» Written instruction: Output the material beneath exactly, leaving nothing out.

(Records that describe objects)
_ _ _

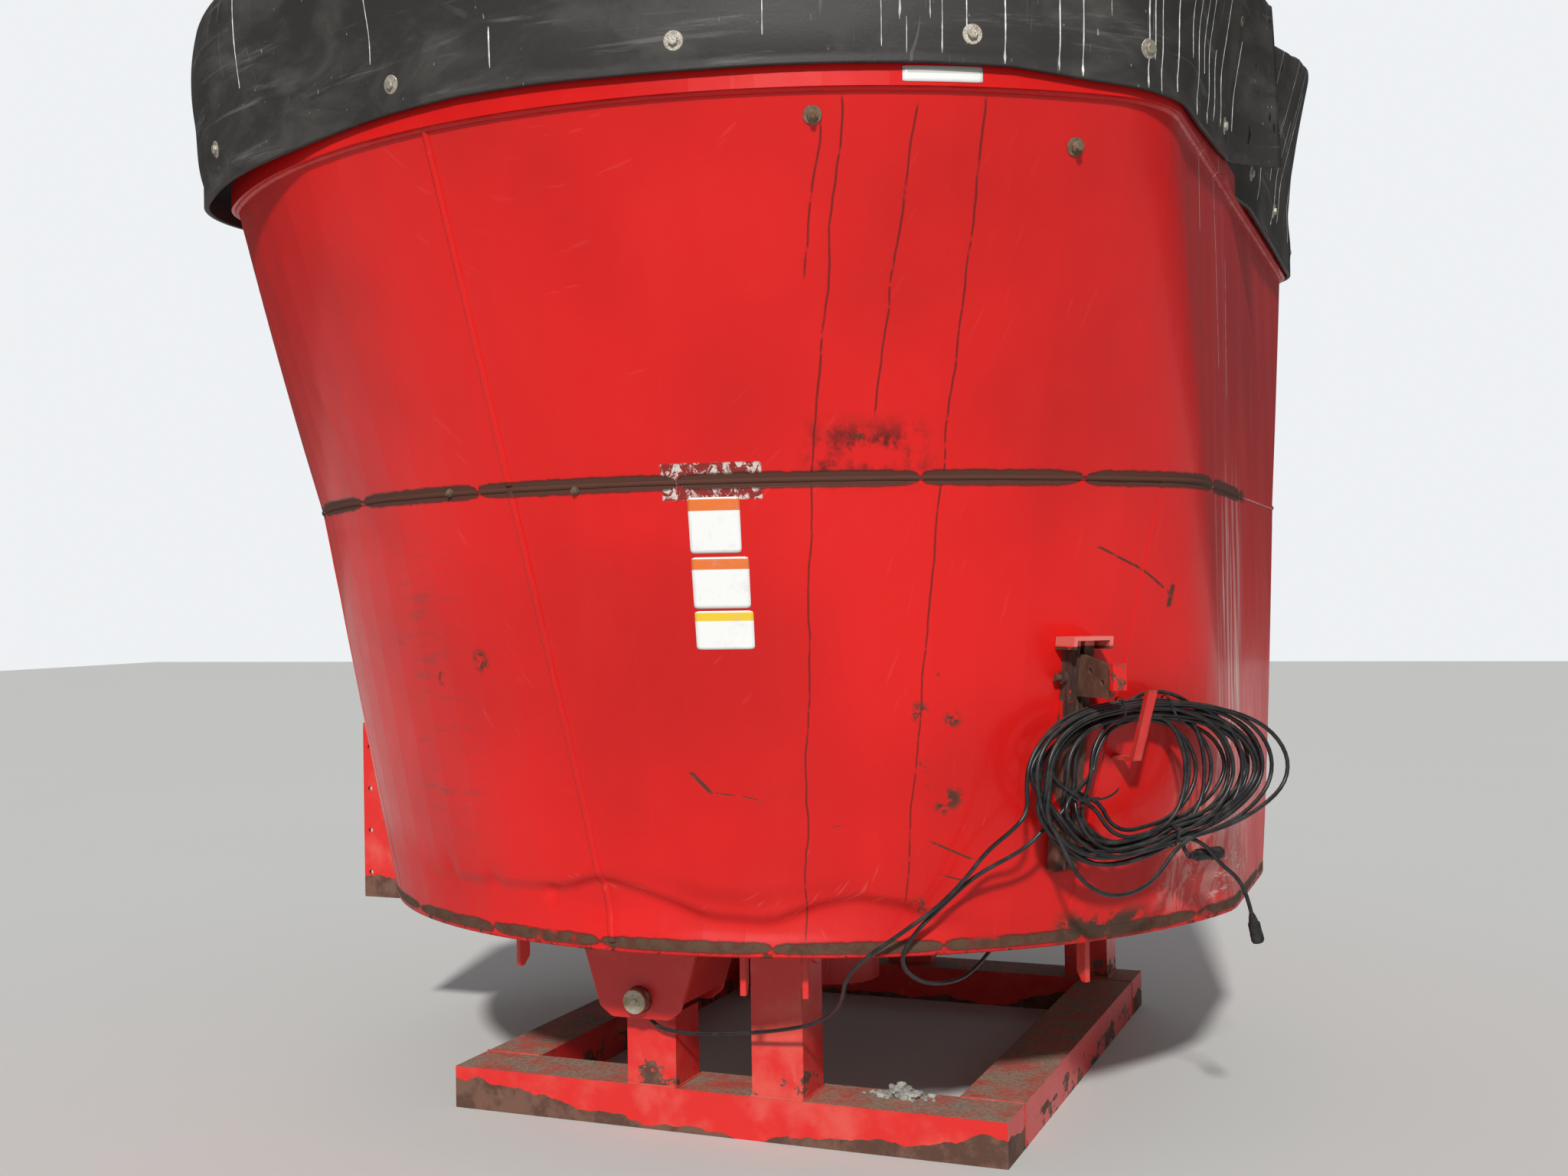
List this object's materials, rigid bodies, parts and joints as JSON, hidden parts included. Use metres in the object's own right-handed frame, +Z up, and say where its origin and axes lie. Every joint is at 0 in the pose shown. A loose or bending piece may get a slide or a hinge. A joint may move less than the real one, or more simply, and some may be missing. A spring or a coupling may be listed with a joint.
{
  "type": "stationary vertical feed mixer",
  "caption": "Stationary vertical feed mixer: flat-sided steel tub with a rubber ring on weigh bars over a tube skid, with a vertical auger, a sliding door and a restrictor blade.",
  "frame": {"origin": "on the floor under the auger's axis, which is the middle of the skid", "axes": "+Z up along the auger's axis; -Y to the front beam, where the weigh bar shows; -X to the discharge door"},
  "size_m": [2.5803, 3.2843, 2.6953],
  "materials": {
    "red": "gloss red paint, chipped and dusty",
    "tub_red": "gloss red paint, streaked",
    "worn_steel": "worn bare steel with rust",
    "blade_steel": "plain steel",
    "cylinder_paint": "black paint",
    "rod_chrome": "polished",
    "belt_rubber": "dull black rubber with pale streaks",
    "cable_rubber": "dull black cable sheath",
    "plug_plastic": "moulded black plastic"
  },
  "bodies": {
    "root": {"front_beam": "red", "rear_beam": "red", "left_rail": "red", "right_rail": "red", "front_post": "red", "stay_post": "red", "rear_left_post": "red", "rear_right_post": "red", "front_bracket": "red", "rear_left_bracket": "red", "rear_right_bracket": "red", "stay_lugs": "red", "floor_ribs": "red", "door_frame": "red", "door_tracks": "red", "cylinder_bracket": "red", "restrictor_sleeve": "red", "cable_hook": "red", "gearbox": "red", "shaft_carrier": "red", "bar_saddles": "red", "front_lower_wall": "tub_red", "rear_lower_wall": "tub_red", "left_lower_wall": "tub_red", "right_lower_wall": "tub_red", "front_upper_wall": "tub_red", "rear_upper_wall": "tub_red", "left_upper_wall": "tub_red", "right_upper_wall": "tub_red", "rim_band": "tub_red", "tub_floor": "worn_steel", "weigh_bars": "blade_steel", "cylinder_barrel": "cylinder_paint", "front_belt": "belt_rubber", "rear_belt": "belt_rubber", "hank_near": "cable_rubber", "hank_far": "cable_rubber", "front_lead": "cable_rubber", "rear_lead": "cable_rubber", "hanging_lead": "cable_rubber", "hanging_plug": "plug_plastic", "lying_plug": "plug_plastic"},
    "auger": {"auger_core": "worn_steel", "flighting": "worn_steel", "knives": "blade_steel"},
    "door": {"discharge_door": "red", "cylinder_rod": "rod_chrome"},
    "restrictor": {"restrictor_blade": "worn_steel"},
    "input": {"input_shaft": "blade_steel"}
  },
  "joints": [
    {"name": "auger_spin", "type": "hinge", "parent": "root", "child": "auger", "pos_m": [0, 0, 0.6], "axis": [0, 0, 1], "continuous": true},
    {"name": "input_spin", "type": "hinge", "parent": "root", "child": "input", "pos_m": [0, 0.5, 0.3], "axis": [0, 1, 0], "continuous": true},
    {"name": "door_slide", "type": "slide", "parent": "root", "child": "door", "axis": [0, 0, 1], "range_m": [0, 0.39]},
    {"name": "restrictor_slide", "type": "slide", "parent": "root", "child": "restrictor", "axis": [-0.6997, 0.7145, 0], "range_m": [0, 0.118]}
  ],
  "couplings": [
    {"joint": "input_spin", "follows": "auger_spin", "ratio": 16}
  ]
}
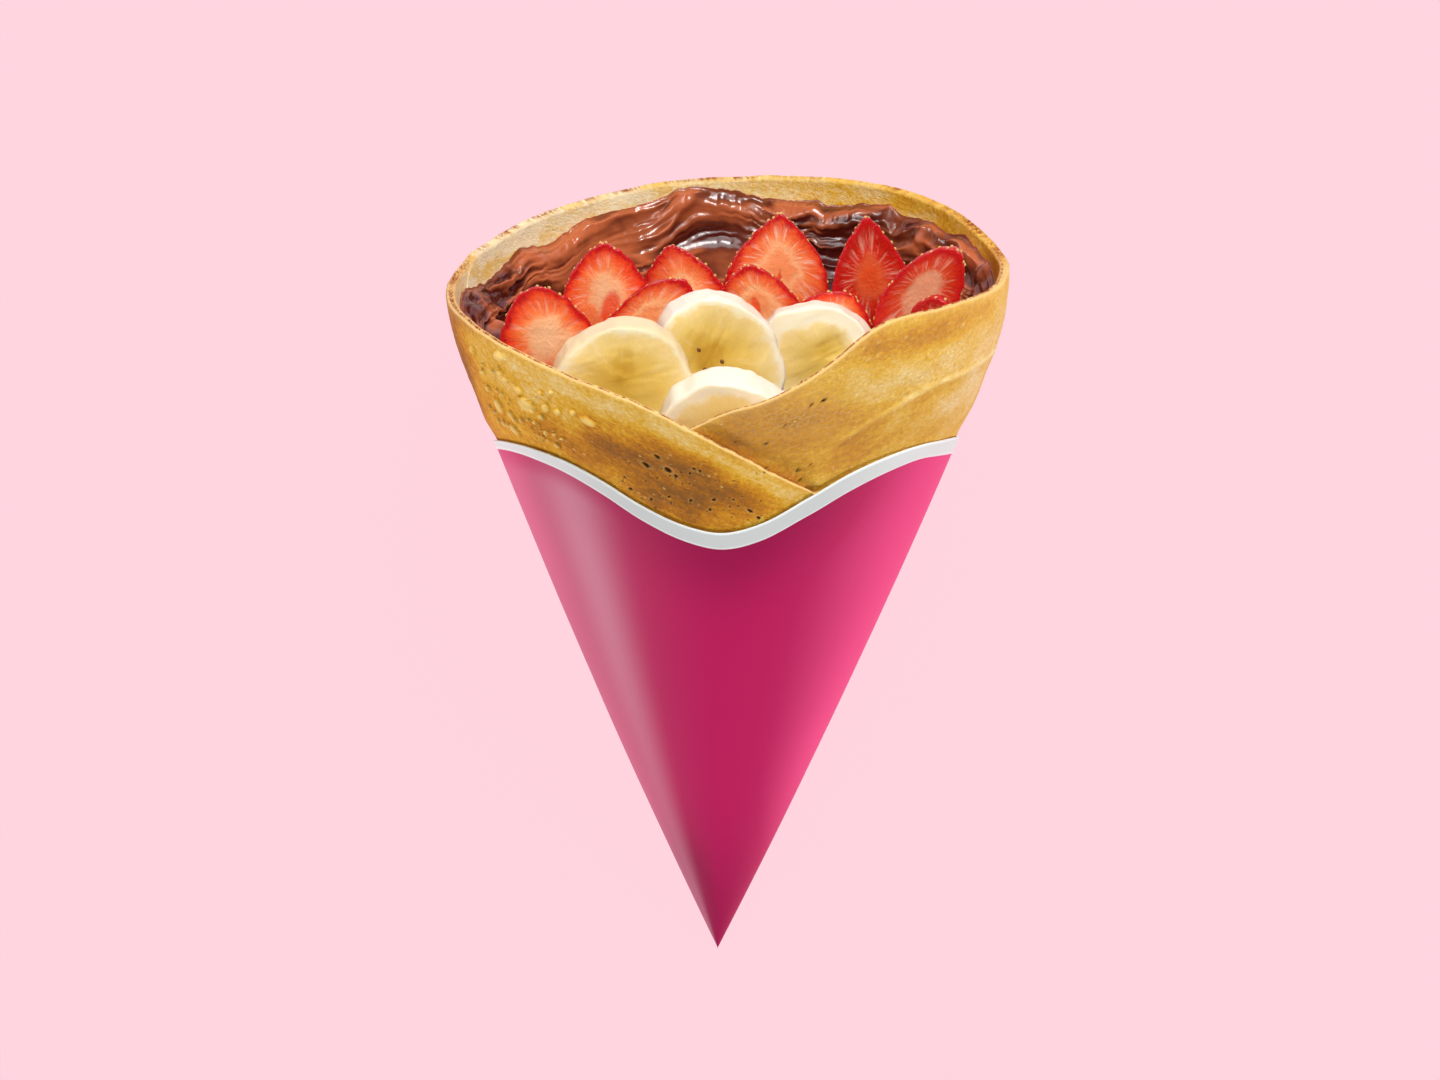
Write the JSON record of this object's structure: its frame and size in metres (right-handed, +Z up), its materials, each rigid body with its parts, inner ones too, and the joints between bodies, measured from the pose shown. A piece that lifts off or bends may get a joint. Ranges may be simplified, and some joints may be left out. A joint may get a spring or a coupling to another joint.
{
  "type": "crepe cone",
  "caption": "Folded crepe rolled into a cone in a wavy-edged paper sleeve, lined with chocolate spread and filled with sliced strawberry and banana, lying on its back.",
  "frame": {"origin": "middle of the bounding box on the table it lies on", "axes": "+Z up, -Y towards the closed tip, +Y towards the open mouth, the shown front faces up"},
  "size_m": [0.1385, 0.2007, 0.128],
  "materials": {
    "crepe": "matte baked batter with browned patches",
    "sleeve_paper": "satin coated paper, magenta with a white edge band",
    "chocolate": "glossy smeared hazelnut chocolate spread",
    "strawberry": "wet cut flesh with a red skin rim",
    "banana": "moist cut flesh"
  },
  "bodies": {
    "root": {"crepe": "crepe", "paper_sleeve": "sleeve_paper", "chocolate_spread": "chocolate", "strawberry_a": "strawberry", "strawberry_b": "strawberry", "strawberry_c": "strawberry", "strawberry_d": "strawberry", "strawberry_e": "strawberry", "strawberry_f": "strawberry", "strawberry_g": "strawberry", "strawberry_h": "strawberry", "strawberry_i": "strawberry", "strawberry_j": "strawberry", "banana_1": "banana", "banana_2": "banana", "banana_3": "banana", "banana_4": "banana"}
  },
  "joints": []
}
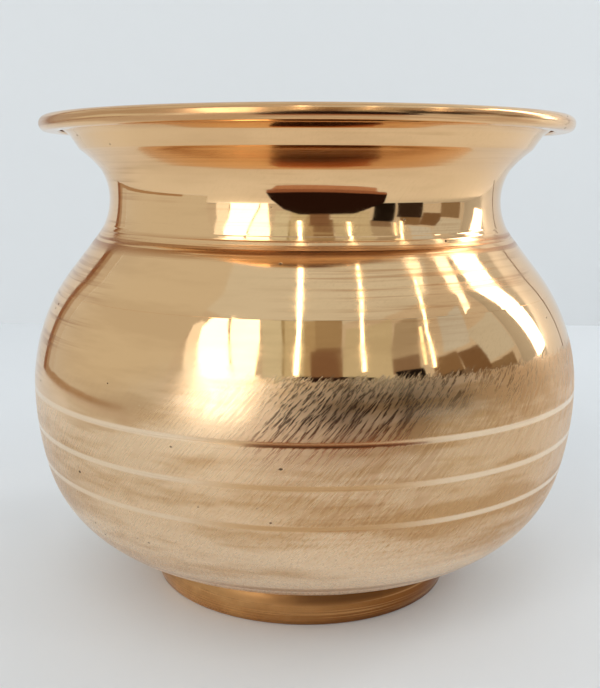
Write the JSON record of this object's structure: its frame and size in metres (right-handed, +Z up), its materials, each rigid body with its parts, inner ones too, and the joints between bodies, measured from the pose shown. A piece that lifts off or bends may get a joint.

_ _ _

» Completed exercise:
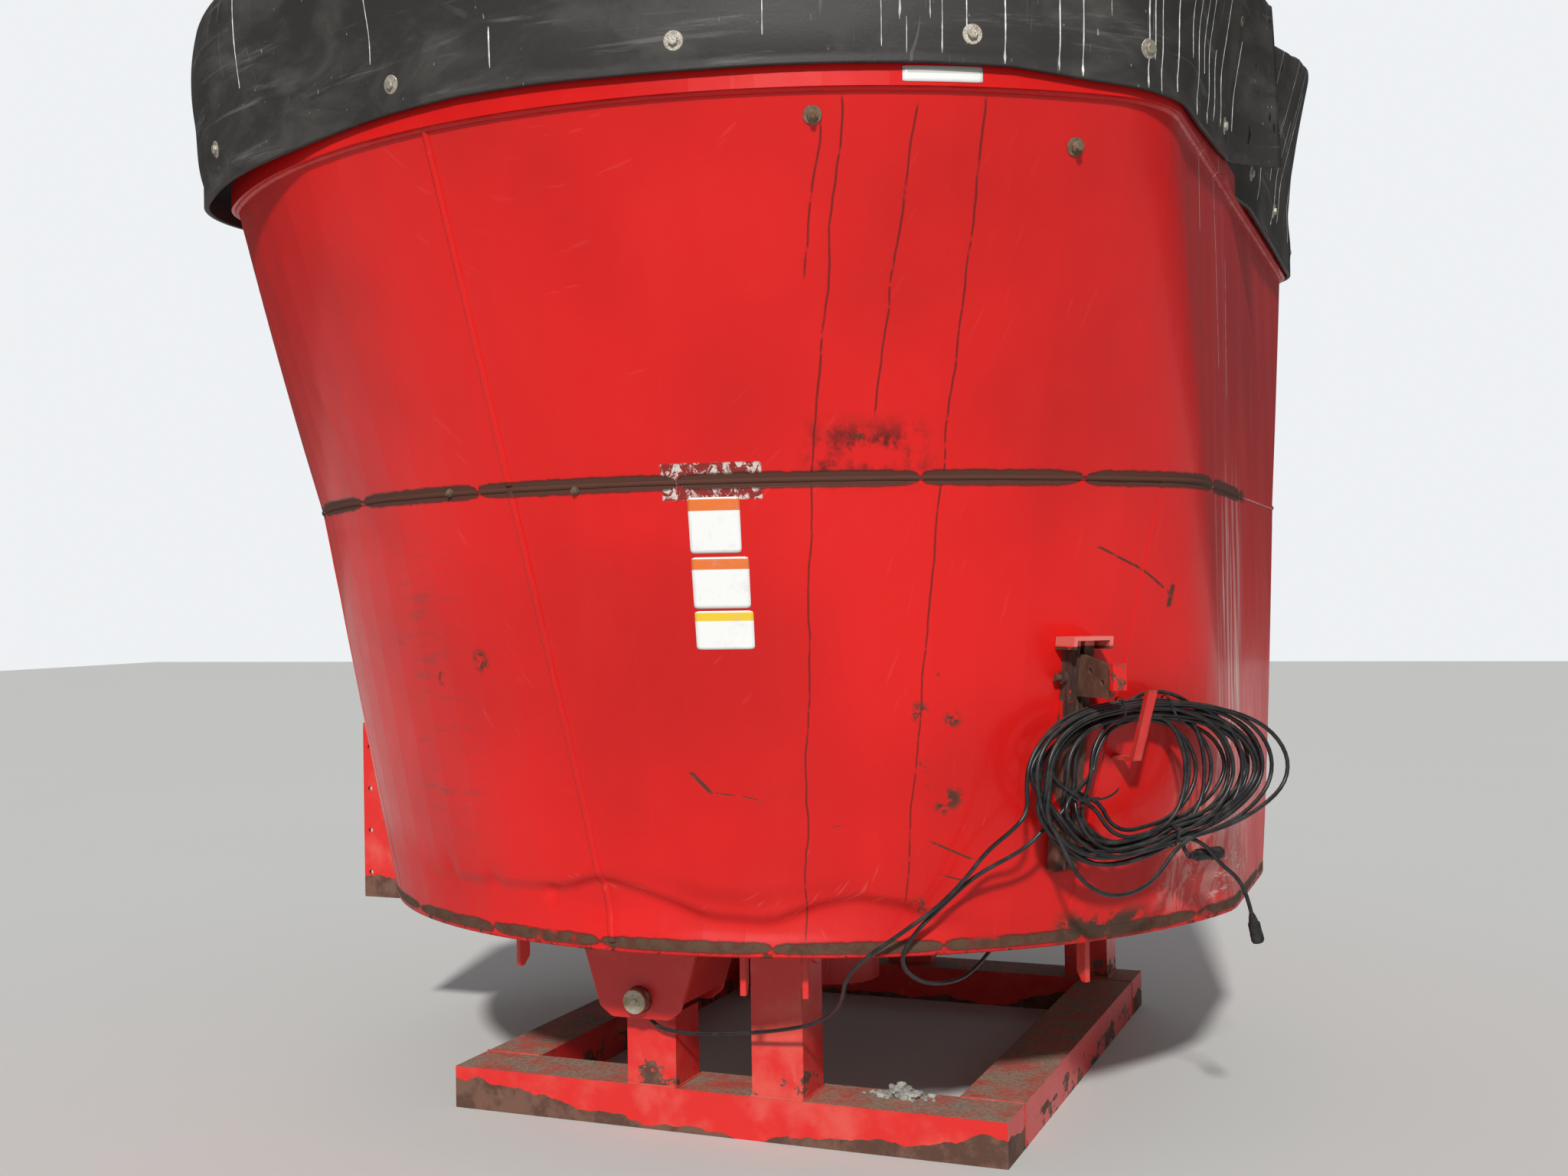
List this object's materials, rigid bodies, parts and joints as JSON, hidden parts included. Use metres in the object's own right-handed frame, +Z up, and say where its origin and axes lie. Every joint is at 0 in the pose shown. A loose or bending piece may get a slide or a hinge. A joint may move less than the real one, or more simply, and some may be missing. A spring or a coupling may be listed with a joint.
{
  "type": "stationary vertical feed mixer",
  "caption": "Stationary vertical feed mixer: flat-sided steel tub with a rubber ring on weigh bars over a tube skid, with a vertical auger, a sliding door and a restrictor blade.",
  "frame": {"origin": "on the floor under the auger's axis, which is the middle of the skid", "axes": "+Z up along the auger's axis; -Y to the front beam, where the weigh bar shows; -X to the discharge door"},
  "size_m": [2.5803, 3.2843, 2.6953],
  "materials": {
    "red": "gloss red paint, chipped and dusty",
    "tub_red": "gloss red paint, streaked",
    "worn_steel": "worn bare steel with rust",
    "blade_steel": "plain steel",
    "cylinder_paint": "black paint",
    "rod_chrome": "polished",
    "belt_rubber": "dull black rubber with pale streaks",
    "cable_rubber": "dull black cable sheath",
    "plug_plastic": "moulded black plastic"
  },
  "bodies": {
    "root": {"front_beam": "red", "rear_beam": "red", "left_rail": "red", "right_rail": "red", "front_post": "red", "stay_post": "red", "rear_left_post": "red", "rear_right_post": "red", "front_bracket": "red", "rear_left_bracket": "red", "rear_right_bracket": "red", "stay_lugs": "red", "floor_ribs": "red", "door_frame": "red", "door_tracks": "red", "cylinder_bracket": "red", "restrictor_sleeve": "red", "cable_hook": "red", "gearbox": "red", "shaft_carrier": "red", "bar_saddles": "red", "front_lower_wall": "tub_red", "rear_lower_wall": "tub_red", "left_lower_wall": "tub_red", "right_lower_wall": "tub_red", "front_upper_wall": "tub_red", "rear_upper_wall": "tub_red", "left_upper_wall": "tub_red", "right_upper_wall": "tub_red", "rim_band": "tub_red", "tub_floor": "worn_steel", "weigh_bars": "blade_steel", "cylinder_barrel": "cylinder_paint", "front_belt": "belt_rubber", "rear_belt": "belt_rubber", "hank_near": "cable_rubber", "hank_far": "cable_rubber", "front_lead": "cable_rubber", "rear_lead": "cable_rubber", "hanging_lead": "cable_rubber", "hanging_plug": "plug_plastic", "lying_plug": "plug_plastic"},
    "auger": {"auger_core": "worn_steel", "flighting": "worn_steel", "knives": "blade_steel"},
    "door": {"discharge_door": "red", "cylinder_rod": "rod_chrome"},
    "restrictor": {"restrictor_blade": "worn_steel"},
    "input": {"input_shaft": "blade_steel"}
  },
  "joints": [
    {"name": "auger_spin", "type": "hinge", "parent": "root", "child": "auger", "pos_m": [0, 0, 0.6], "axis": [0, 0, 1], "continuous": true},
    {"name": "input_spin", "type": "hinge", "parent": "root", "child": "input", "pos_m": [0, 0.5, 0.3], "axis": [0, 1, 0], "continuous": true},
    {"name": "door_slide", "type": "slide", "parent": "root", "child": "door", "axis": [0, 0, 1], "range_m": [0, 0.39]},
    {"name": "restrictor_slide", "type": "slide", "parent": "root", "child": "restrictor", "axis": [-0.6997, 0.7145, 0], "range_m": [0, 0.118]}
  ],
  "couplings": [
    {"joint": "input_spin", "follows": "auger_spin", "ratio": 16}
  ]
}
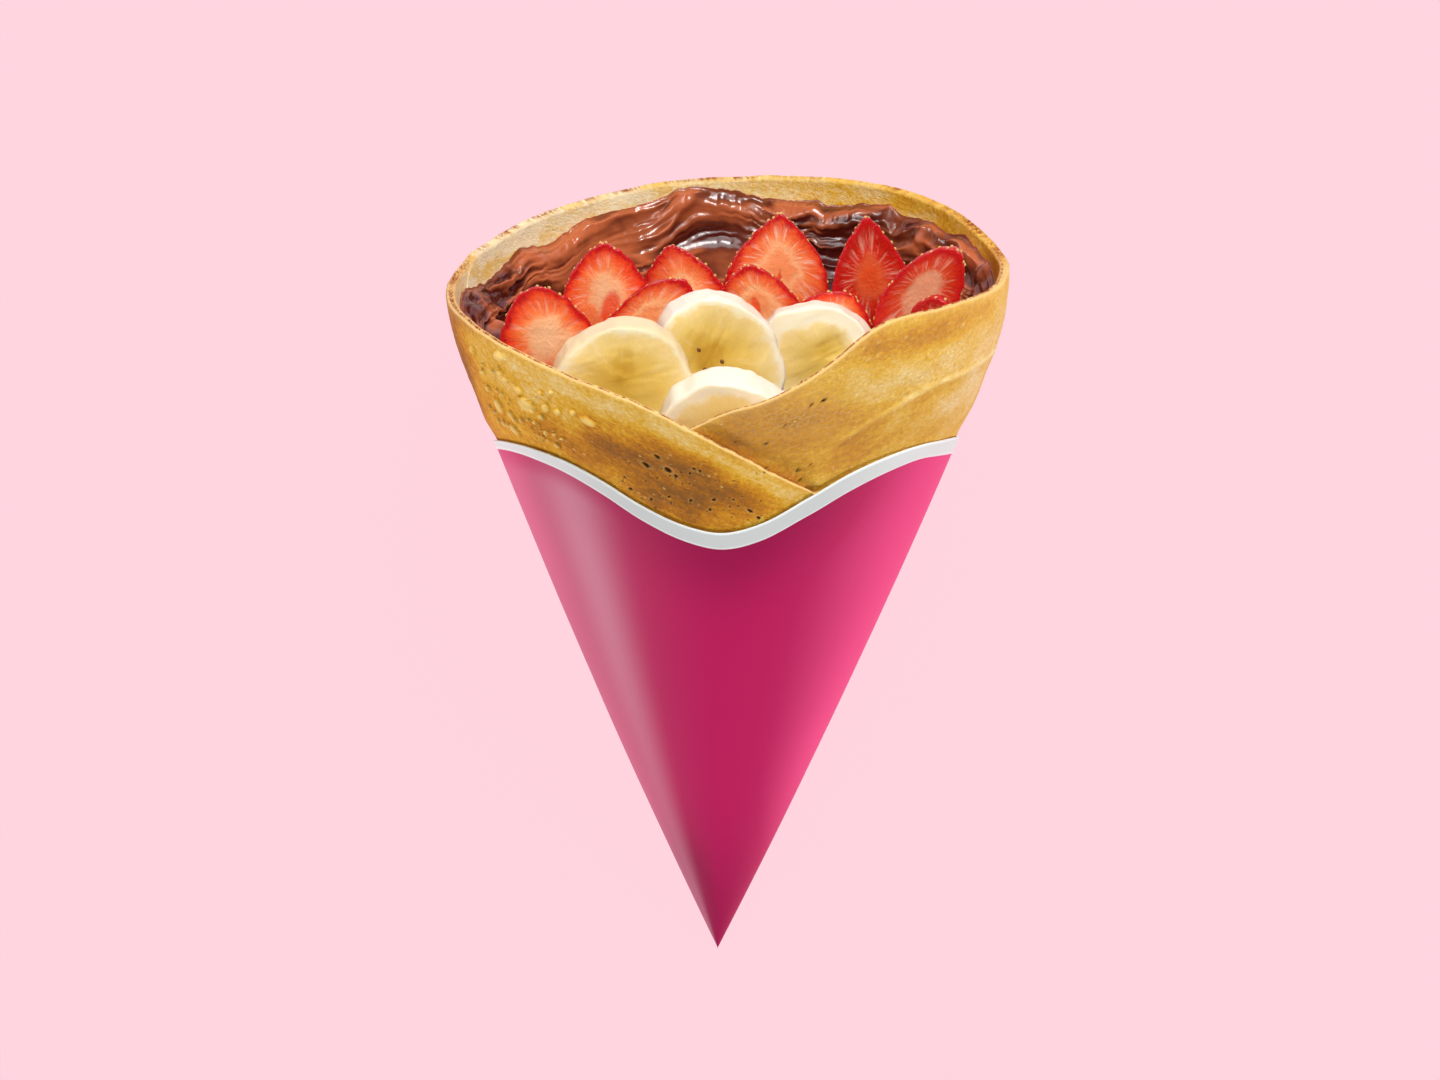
Write the JSON record of this object's structure: its frame and size in metres (right-handed, +Z up), its materials, each rigid body with its parts, inner ones too, and the joints between bodies, measured from the pose shown. A piece that lifts off or bends may get a joint. Ranges may be simplified, and some joints may be left out. A joint may get a spring or a coupling to another joint.
{
  "type": "crepe cone",
  "caption": "Folded crepe rolled into a cone in a wavy-edged paper sleeve, lined with chocolate spread and filled with sliced strawberry and banana, lying on its back.",
  "frame": {"origin": "middle of the bounding box on the table it lies on", "axes": "+Z up, -Y towards the closed tip, +Y towards the open mouth, the shown front faces up"},
  "size_m": [0.1385, 0.2007, 0.128],
  "materials": {
    "crepe": "matte baked batter with browned patches",
    "sleeve_paper": "satin coated paper, magenta with a white edge band",
    "chocolate": "glossy smeared hazelnut chocolate spread",
    "strawberry": "wet cut flesh with a red skin rim",
    "banana": "moist cut flesh"
  },
  "bodies": {
    "root": {"crepe": "crepe", "paper_sleeve": "sleeve_paper", "chocolate_spread": "chocolate", "strawberry_a": "strawberry", "strawberry_b": "strawberry", "strawberry_c": "strawberry", "strawberry_d": "strawberry", "strawberry_e": "strawberry", "strawberry_f": "strawberry", "strawberry_g": "strawberry", "strawberry_h": "strawberry", "strawberry_i": "strawberry", "strawberry_j": "strawberry", "banana_1": "banana", "banana_2": "banana", "banana_3": "banana", "banana_4": "banana"}
  },
  "joints": []
}
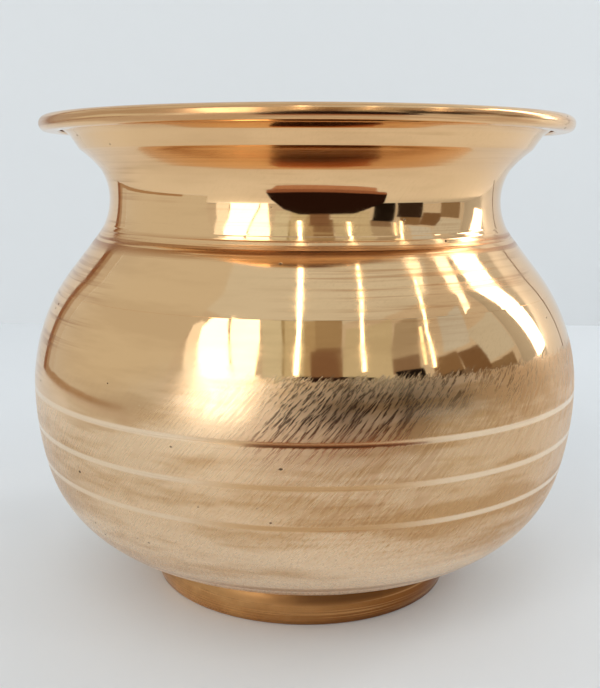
Write the JSON record of this object's structure: its frame and size in metres (right-handed, +Z up), its materials, each rigid body with its parts, inner ones too, and the joints between bodies, measured from the pose shown. A piece that lifts off or bends may get a joint.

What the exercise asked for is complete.